A young boy writhed on the ground in pain while his friends discussed the best ways to treat a rattlesnake bite.

“We should suck the poison out,” one suggested.
“No, we should cover it with ice,” the other said.

Luckily, as part of a skit presented by middle school students at Pharm Camp 2017 to demonstrate what they had learned, the youths called poison control instead, then took their friend to a hospital where he made a full and extremely speedy recovery.

The skits, performed for family members and camp leaders on Thursday afternoon, offered the 25 Santa Cruz County middle school students who participated in the second Pharm Camp in Nogales a chance to show off some of the things they learned last week, from disposing of unwanted medications to sun safety.

The four-day camp at the Santa Cruz Center in Nogales is an opportunity for students to gain a better understanding of pharmacy and other science-and-health-related topics, said Theodore Tong, camp director and associate dean with the University of Arizona College of Pharmacy, which runs the program.

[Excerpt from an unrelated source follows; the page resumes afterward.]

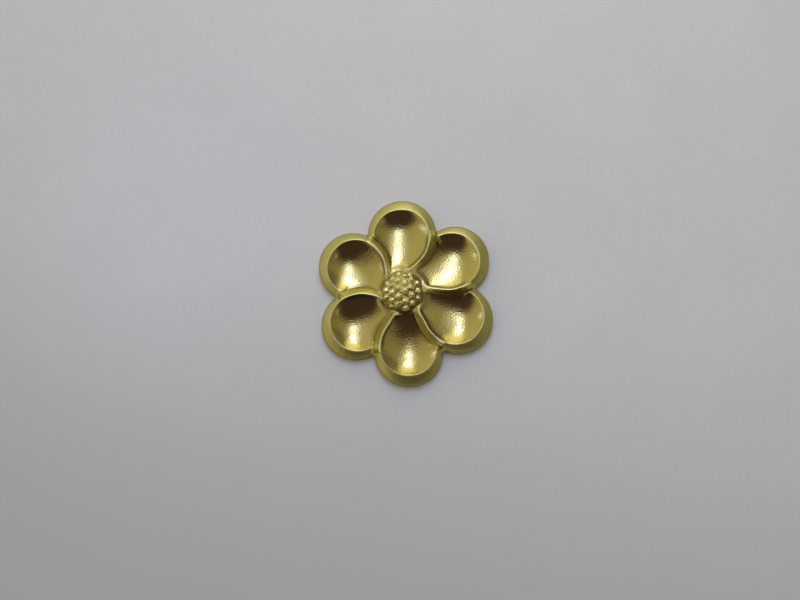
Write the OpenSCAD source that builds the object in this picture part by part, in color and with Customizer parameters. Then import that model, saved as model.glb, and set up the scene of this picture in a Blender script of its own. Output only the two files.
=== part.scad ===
// Flower finding: one struck brass blossom. Six cupped petals lie in a pinwheel, each over the
// next one clockwise, around a dome of round seeds. The back is hollow and stands on its rim.
// Millimetres, +Z up. The origin is the middle of the plane that the rim stands on, and the
// first petal points along +Y. Headings are in degrees, clockwise from +Y seen from above.

/* [Flower] */
// Width from petal tip to opposite petal tip
flower_across = 30; // [20:1:45]
// Thickness of the struck metal, at 30 mm across
metal_thickness = 0.6; // [0.5:0.05:0.7]

/* [Petals] */
// Height of the sharp crest round each bowl
crest_height = 2.2; // [2:0.05:2.6]
// How far the clockwise side of a crest stands above the tip, and the other side below it
petal_tilt = 0.15; // [0:0.05:0.3]
// Height of the lowest point of a bowl
bowl_floor = 0.8; // [0.8:0.05:1.1]
// Radius of curvature of a bowl at its lowest point
bowl_radius = 7.5; // [6.5:0.5:12]
// Height of the petals' upright outer edge
edge_height = 1.1; // [0.6:0.05:1.2]
// Width of the flat land under the edge
rim_land = 0.75; // [0.5:0.05:0.9]

/* [Dome] */
// Radius of the circle where the dome meets the petals
dome_radius = 3.3; // [3.2:0.05:3.4]
// Height of that circle
dome_edge_height = 2.2; // [2.1:0.05:2.4]
// Rise of the bare dome above that circle
dome_rise = 1.65; // [1.2:0.05:2]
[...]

It also gives them a glimpse into a career they can aspire to in the future, he said.

“Find every opportunity,” Tong encouraged the young students, noting that youth in Nogales might feel limited at times, as he did while growing up in Chinatown in San Francisco.


“The teachers and people in the community who created experiences for me to realize I could succeed by going to college” were a big part of his success, and he hopes Pharm Camp can have that effect on Nogales participants, he added.

During the first three days of the camp, students took field trips to pharmacies, observed pharmacists at work, carried out experiments and made lip balm, anti-itch lotion, hand sanitizer and toothpaste. On the final day, they showed a room full of parents and siblings how much they had learned.

“Most of us, we’ve been having a lot of fun ever since it started,” said Sebastian Thysell, a Coatimundi Middle School eighth-grader, speaking to parents during the camp’s closing ceremony. “I liked to meet all of your kids and all of your family, it was really nice.”

Sofia Durazo, an eighth-grade student at Desert Shadows Middle School who hopes to become a veterinarian, added after the ceremony that the camp was not only fun, it also gave her a taste of how challenging medicine can be.

“The labs were my favorite. We got to do hands on things,” she said. “It increased my interest and made we want to do medicine even more.”